▶ GIVEN DATA:
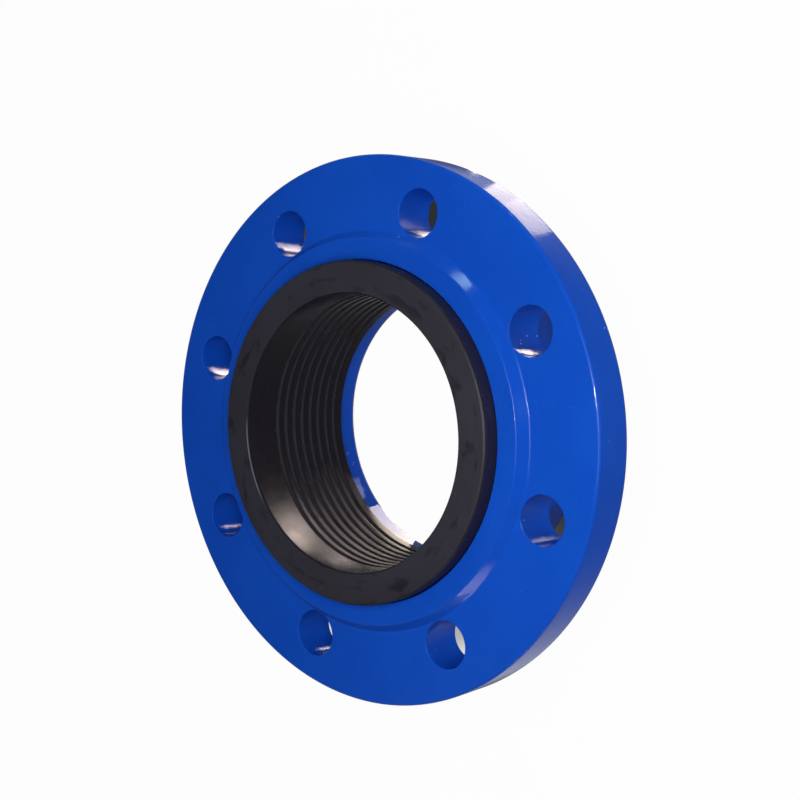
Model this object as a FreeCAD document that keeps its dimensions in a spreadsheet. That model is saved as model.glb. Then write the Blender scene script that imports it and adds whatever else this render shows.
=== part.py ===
import FreeCAD, Part
import math
import os
import Sketcher

os.makedirs("parts", exist_ok=True)
doc = FreeCAD.newDocument("flanged_expansion_joint")

# Driving sizes in millimetres. The joint stands on the rear end of its hub at Z = 0,
# with the pipe axis along +Z and the sealing face on top.
SIZES = {
    "gasket_bore": 110.5,
    "gasket_end_wall": 7.75,
    "gasket_clearance": 0.3,
    "ring_width": 13.05,
    "ring_stand_out": 6.6,
    "ring_edge_bevel": 1.5,
    "entry_bevel_depth": 0.8,
    "entry_bevel_width": 0.8,
    "rib_count": 8,
    "rib_pitch": 5,
    "rib_crest": 1.6,
    "rib_depth": 2.6,
    "rib_start": 17.7,
    "rib_tail": 5.8,
    "lip_clearance": 2,
    "lip_length": 11.5,
    "lip_bevel": 0.8,
    "raised_face_width": 8.4,
    "raised_face_height": 4.4,
    "raised_face_slope": 3.3,
    "raised_face_bevel": 0.6,
    "bolt_count": 8,
    "bolt_hole": 19,
    "bolt_hole_gap": 0.2,
    "flange_thickness": 19,
    "flange_margin": 10.5,
    "flange_edge_bevel": 1.2,
    "hub_root_wall": 3.4,
    "hub_root_bevel": 4,
    "hub_end_wall": 3.7,
    "hub_end_bevel": 1.5,
    "cutter_margin": 1,
}

# Radii from the pipe axis, worked outwards from the bore. The outside of the gasket follows
# its bore, the cavity follows the gasket, and the flange follows the cavity.
RADII = {
    "gasket_wall": "=gasket_bore / 2",
    "gasket_end": "=gasket_wall + gasket_end_wall",
    "ring_rim": "=gasket_wall + ring_width",
    "entry_rim": "=gasket_wall + entry_bevel_width",
    "groove_inside": "=gasket_wall - cutter_margin",
    "groove_floor": "=gasket_wall + rib_depth",
    "lip_wall": "=gasket_wall + lip_clearance",
    "cavity_end": "=gasket_end + gasket_clearance",
    "cavity_mouth": "=ring_rim + gasket_clearance",
    "hub_end": "=cavity_end + hub_end_wall",
    "hub_root": "=cavity_mouth + hub_root_wall",
    "hub_root_foot": "=hub_root + hub_root_bevel",
    "face_rim": "=cavity_mouth + raised_face_width",
    "face_foot": "=face_rim + raised_face_slope",
    "hole_radius": "=bolt_hole / 2",
    "bolt_circle_radius": "=face_foot + bolt_hole_gap + hole_radius",
    "flange_rim": "=bolt_circle_radius + hole_radius + flange_margin",
}

# Heights above the rear end, worked up from the lip that the gasket rests on.
HEIGHTS = {
    "rear_end": "=0",
    "gasket_seat": "=lip_length",
    "last_groove": "=gasket_seat + rib_tail",
    "first_groove": "=last_groove + (rib_count - 1) * rib_pitch",
    "groove_low": "=first_groove - (rib_pitch - rib_crest) / 2",
    "groove_high": "=first_groove + (rib_pitch - rib_crest) / 2",
    "ring_front": "=first_groove + rib_start",
    "entry_foot": "=ring_front - entry_bevel_depth",
    "face_top": "=ring_front - ring_stand_out",
    "flange_front": "=face_top - raised_face_height",
    "flange_back": "=flange_front - flange_thickness",
    "hub_root_top": "=flange_back - hub_root_bevel",
}

# The first bolt hole is half a step from the X axis, so the holes straddle both axes.
HOLE_PLACE = {
    "hole_x": "=bolt_circle_radius * cos(180deg / bolt_count)",
    "hole_y": "=bolt_circle_radius * sin(180deg / bolt_count)",
}

sheet = doc.addObject("Spreadsheet::Sheet", "sizes")
for row, (alias, content) in enumerate({**SIZES, **RADII, **HEIGHTS, **HOLE_PLACE}.items(), start=1):
    sheet.set(f"A{row}", alias)
    sheet.set(f"B{row}", str(content))
    sheet.setAlias(f"B{row}", alias)
doc.recompute()


def value(alias):
    return float(getattr(sheet, alias))


def point(x_alias, y_alias):
    return FreeCAD.Vector(value(x_alias), value(y_alias), 0)


def new_body(label):
    body = doc.addObject("PartDesign::Body", label)
    body.Label = label
    body.Placement = FreeCAD.Placement()
    doc.recompute()
    return body


def origin_item(body, role):
    return next(item for item in body.Origin.OriginFeatures if item.Role == role)


def plane_sketch(body, name, plane):
    sketch = body.newObject("Sketcher::SketchObject", name)
    sketch.AttachmentSupport = [(origin_item(body, plane), "")]
    sketch.MapMode = "FlatFace"
    doc.recompute()
    return sketch


def bind(sketch, constraint, alias):
    """Add a dimension and tie it to a cell of the sheet."""
    index = sketch.addConstraint(constraint)
    sketch.setExpression(f"Constraints[{index}]", f"sizes.{alias}")


def pin_point(sketch, geometry, end, x_alias, y_alias):
    """Fix a point of the sketch at two named distances; a height of zero puts it on the x axis."""
    bind(sketch, Sketcher.Constraint("DistanceX", -1, 1, geometry, end, value(x_alias)), x_alias)
    if value(y_alias) == 0:
        sketch.addConstraint(Sketcher.Constraint("PointOnObject", geometry, end, -1))
    else:
        bind(sketch, Sketcher.Constraint("DistanceY", -1, 1, geometry, end, value(y_alias)), y_alias)


def section(body, name, corners):
    """Draw half a section through the pipe axis, each corner a named radius and a named height."""
    sketch = plane_sketch(body, name, "XZ_Plane")
    following = corners[1:] + corners[:1]
    for start, end in zip(corners, following):
        sketch.addGeometry(Part.LineSegment(point(*start), point(*end)), False)
    for line, corner in enumerate(corners):
        next_line = (line + 1) % len(corners)
        sketch.addConstraint(Sketcher.Constraint("Coincident", line, 2, next_line, 1))
        pin_point(sketch, line, 1, *corner)
    return sketch


def turned(body, kind, name, sketch):
    """Turn a section all the way round the pipe axis, to add material or to cut it."""
    feature = body.newObject(kind, name)
    feature.Profile = sketch
    feature.ReferenceAxis = (sketch, ["V_Axis"])
    feature.Angle = 360
    sketch.Visibility = False
    doc.recompute()
    return feature


def edges_at(feature, radius_alias, height_alias):
    """Name the circular edges round the pipe axis at a radius and a height."""
    names = []
    for index, edge in enumerate(feature.Shape.Edges, start=1):
        if not isinstance(edge.Curve, Part.Circle):
            continue
        off_radius = abs(edge.Curve.Radius - value(radius_alias))
        off_height = abs(edge.Curve.Center.z - value(height_alias))
        off_axis = math.hypot(edge.Curve.Center.x, edge.Curve.Center.y)
        if max(off_radius, off_height, off_axis) < 0.001:
            names.append(f"Edge{index}")
    return names


def bevelled(body, name, base, size_alias, places):
    """Bevel the circular edges at the given radii and heights."""
    feature = body.newObject("PartDesign::Chamfer", name)
    feature.Base = (base, [edge for place in places for edge in edges_at(base, *place)])
    feature.setExpression("Size", f"sizes.{size_alias}")
    doc.recompute()
    return feature


# Flange body: one casting, turned about the pipe axis, with its edges bevelled.
flange_body = new_body("flange_body")
casting_section = section(
    flange_body,
    "casting_section",
    [
        ("lip_wall", "rear_end"),
        ("hub_end", "rear_end"),
        ("hub_root", "hub_root_top"),
        ("hub_root_foot", "flange_back"),
        ("flange_rim", "flange_back"),
        ("flange_rim", "flange_front"),
        ("face_foot", "flange_front"),
        ("face_rim", "face_top"),
        ("cavity_mouth", "face_top"),
        ("cavity_end", "gasket_seat"),
        ("lip_wall", "gasket_seat"),
    ],
)
casting = turned(flange_body, "PartDesign::Revolution", "casting", casting_section)
rim_places = [("flange_rim", "flange_front"), ("flange_rim", "flange_back")]
rim_edges = bevelled(flange_body, "rim_edges", casting, "flange_edge_bevel", rim_places)
face_edge = bevelled(flange_body, "face_edge", rim_edges, "raised_face_bevel", [("face_rim", "face_top")])
hub_edge = bevelled(flange_body, "hub_edge", face_edge, "hub_end_bevel", [("hub_end", "rear_end")])
lip_edge = bevelled(flange_body, "lip_edge", hub_edge, "lip_bevel", [("lip_wall", "rear_end")])

# Bolt holes: one hole through the flange, repeated round the pipe axis.
hole_outline = plane_sketch(flange_body, "hole_outline", "XY_Plane")
hole_circle = Part.Circle(point("hole_x", "hole_y"), FreeCAD.Vector(0, 0, 1), value("hole_radius"))
circle = hole_outline.addGeometry(hole_circle, False)
pin_point(hole_outline, circle, 3, "hole_x", "hole_y")
bind(hole_outline, Sketcher.Constraint("Radius", circle, value("hole_radius")), "hole_radius")
bolt_hole = flange_body.newObject("PartDesign::Pocket", "bolt_hole")
bolt_hole.Profile = hole_outline
bolt_hole.Type = "ThroughAll"
bolt_hole.Reversed = True
hole_outline.Visibility = False
doc.recompute()
bolt_holes = flange_body.newObject("PartDesign::PolarPattern", "bolt_holes")
bolt_holes.Originals = [bolt_hole]
bolt_holes.Axis = (origin_item(flange_body, "Z_Axis"), [""])
bolt_holes.Angle = 360
bolt_holes.setExpression("Occurrences", "sizes.bolt_count")
flange_body.Tip = bolt_holes
doc.recompute()

# Rubber gasket: a sleeve with a tapered outside and a thick ring in front.
rubber_gasket = new_body("rubber_gasket")
sleeve_section = section(
    rubber_gasket,
    "sleeve_section",
    [
        ("gasket_wall", "gasket_seat"),
        ("gasket_end", "gasket_seat"),
        ("ring_rim", "face_top"),
        ("ring_rim", "ring_front"),
        ("entry_rim", "ring_front"),
        ("gasket_wall", "entry_foot"),
    ],
)
sleeve = turned(rubber_gasket, "PartDesign::Revolution", "sleeve", sleeve_section)
ring_edge = bevelled(rubber_gasket, "ring_edge", sleeve, "ring_edge_bevel", [("ring_rim", "ring_front")])

# Grip grooves: one tapered groove, repeated down the bore to leave narrow ribs between.
groove_section = section(
    rubber_gasket,
    "groove_section",
    [
        ("groove_inside", "groove_low"),
        ("gasket_wall", "groove_low"),
        ("groove_floor", "first_groove"),
        ("gasket_wall", "groove_high"),
        ("groove_inside", "groove_high"),
    ],
)
groove = turned(rubber_gasket, "PartDesign::Groove", "groove", groove_section)
grooves = rubber_gasket.newObject("PartDesign::LinearPattern", "grooves")
grooves.Originals = [groove]
grooves.Direction = (origin_item(rubber_gasket, "Z_Axis"), [""])
grooves.Reversed = True
grooves.Mode = "Spacing"
grooves.setExpression("Offset", "sizes.rib_pitch")
grooves.setExpression("Occurrences", "sizes.rib_count")
rubber_gasket.Tip = grooves
doc.recompute()

# Every feature has to have worked, and a pattern has to cut as much each time as its first cut.
faults = [item.Name for item in doc.Objects if "Invalid" in item.State or "Error" in item.State]
for uncut, first_cut, pattern, count in (
    (lip_edge, bolt_hole, bolt_holes, "bolt_count"),
    (ring_edge, groove, grooves, "rib_count"),
):
    one_cut = uncut.Shape.Volume - first_cut.Shape.Volume
    all_cuts = uncut.Shape.Volume - pattern.Shape.Volume
    if one_cut < 1 or abs(all_cuts / one_cut - value(count)) > 0.01:
        faults.append(pattern.Name)
for body in (flange_body, rubber_gasket):
    if body.Shape.isNull() or not body.Shape.isValid() or len(body.Shape.Solids) != 1:
        faults.append(body.Name)
if faults:
    raise RuntimeError("These objects failed: " + ", ".join(faults))

for body in (flange_body, rubber_gasket):
    body.Shape.exportStep(f"parts/{body.Label}.step")
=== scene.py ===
"""Looks of the flanged expansion joint: glossy blue casting, black rubber gasket, soft light."""

import math

import bmesh
import bpy
from mathutils import Matrix, Vector


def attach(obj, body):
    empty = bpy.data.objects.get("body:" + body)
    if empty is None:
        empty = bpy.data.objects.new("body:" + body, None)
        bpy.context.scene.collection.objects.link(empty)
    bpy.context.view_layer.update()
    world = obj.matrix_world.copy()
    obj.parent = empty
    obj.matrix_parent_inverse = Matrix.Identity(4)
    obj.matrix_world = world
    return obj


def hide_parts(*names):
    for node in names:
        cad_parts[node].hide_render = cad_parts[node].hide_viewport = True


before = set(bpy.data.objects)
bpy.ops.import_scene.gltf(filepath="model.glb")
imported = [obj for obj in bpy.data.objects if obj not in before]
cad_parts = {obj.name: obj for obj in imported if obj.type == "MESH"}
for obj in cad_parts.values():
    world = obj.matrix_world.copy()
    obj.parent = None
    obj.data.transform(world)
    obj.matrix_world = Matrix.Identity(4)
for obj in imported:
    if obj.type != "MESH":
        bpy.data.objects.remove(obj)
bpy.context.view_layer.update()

MM = 0.001

# Fineness of the meshes.
STEPS_PER_HOLE = 64
SIDE_STEPS = 24
ROUNDING_STEPS = 6
HOLE_EDGE_STEPS = 5
HOLE_WALL_STEPS = 6
FACE_SHARES = (0, 0.03, 0.1, 0.25, 0.5, 1)
GASKET_STEPS = 384
WELD_DISTANCE = 1e-7
NORMAL_WEIGHT = 60

# Sizes of the casting in millimetres, as in the CAD model.
HOLE_COUNT = 8
HOLE_RADIUS = 9.5
HOLE_CIRCLE = 90
HOLE_EDGE = 0.4
FLANGE_RIM = 109.96
FLANGE_FRONT = 59
FLANGE_BACK = 40
FACE_TOP = 63.4
FACE_RIM = 77
FACE_FOOT = 80.3
CAVITY_MOUTH = 68.6
CAVITY_END = 63.3
SEAT = 11.5
LIP_WALL = 57.25
HUB_END = 67
HUB_ROOT = 72.4

# Radii where the parts of the casting's mesh meet, and the width they leave round a bolt hole.
FACE_SLOPE_START = 75
FOOT_START = 79.3
FOOT_RADII = (79.6, 79.9, 80.1, 80.3, 80.5, 80.7, 80.9, 81.1, 81.4)
PLATE_START = 83
BACK_START = 78
RIM_START = 107
LEAST_SPARE = 0.1
SPARE_STEP = 0.12

# Sizes of the gasket in millimetres.
BORE = 55.25
RING_RIM = 68.3
RING_FRONT = 70
GASKET_END = 63
FIRST_GROOVE = 52.3
GROOVE_COUNT = 8
GROOVE_PITCH = 5
GROOVE_HALF_WIDTH = 1.0
GROOVE_FLOOR = 57.7


def rounded_corner(before, corner, after, radius, steps):
    """Points of an arc that rounds one corner of a profile of (radius, height) points."""
    back = Vector(before) - Vector(corner)
    ahead = Vector(after) - Vector(corner)
    half_angle = back.angle(ahead) / 2
    setback = radius / math.tan(half_angle)
    back.normalize()
    ahead.normalize()
    centre = Vector(corner) + (back + ahead).normalized() * radius / math.sin(half_angle)
    start = (Vector(corner) + back * setback - centre).normalized()
    end = (Vector(corner) + ahead * setback - centre).normalized()
    return [tuple(centre + start.slerp(end, step / steps) * radius) for step in range(steps + 1)]


def rounded_profile(corners, closed):
    """Round each corner given as (radius, height, rounding); ends of an open profile stay sharp."""
    points = []
    count = len(corners)
    for index, (radius, height, rounding) in enumerate(corners):
        is_end = not closed and index in (0, count - 1)
        if is_end or rounding == 0:
            points.append((radius, height))
            continue
        before = corners[index - 1][:2]
        after = corners[(index + 1) % count][:2]
        points.extend(rounded_corner(before, (radius, height), after, rounding, ROUNDING_STEPS))
    return points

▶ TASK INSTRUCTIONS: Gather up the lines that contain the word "empty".

▶ SOLUTION TO THE PROBLEM:
    empty = bpy.data.objects.get("body:" + body)
    if empty is None:
        empty = bpy.data.objects.new("body:" + body, None)
        bpy.context.scene.collection.objects.link(empty)
    obj.parent = empty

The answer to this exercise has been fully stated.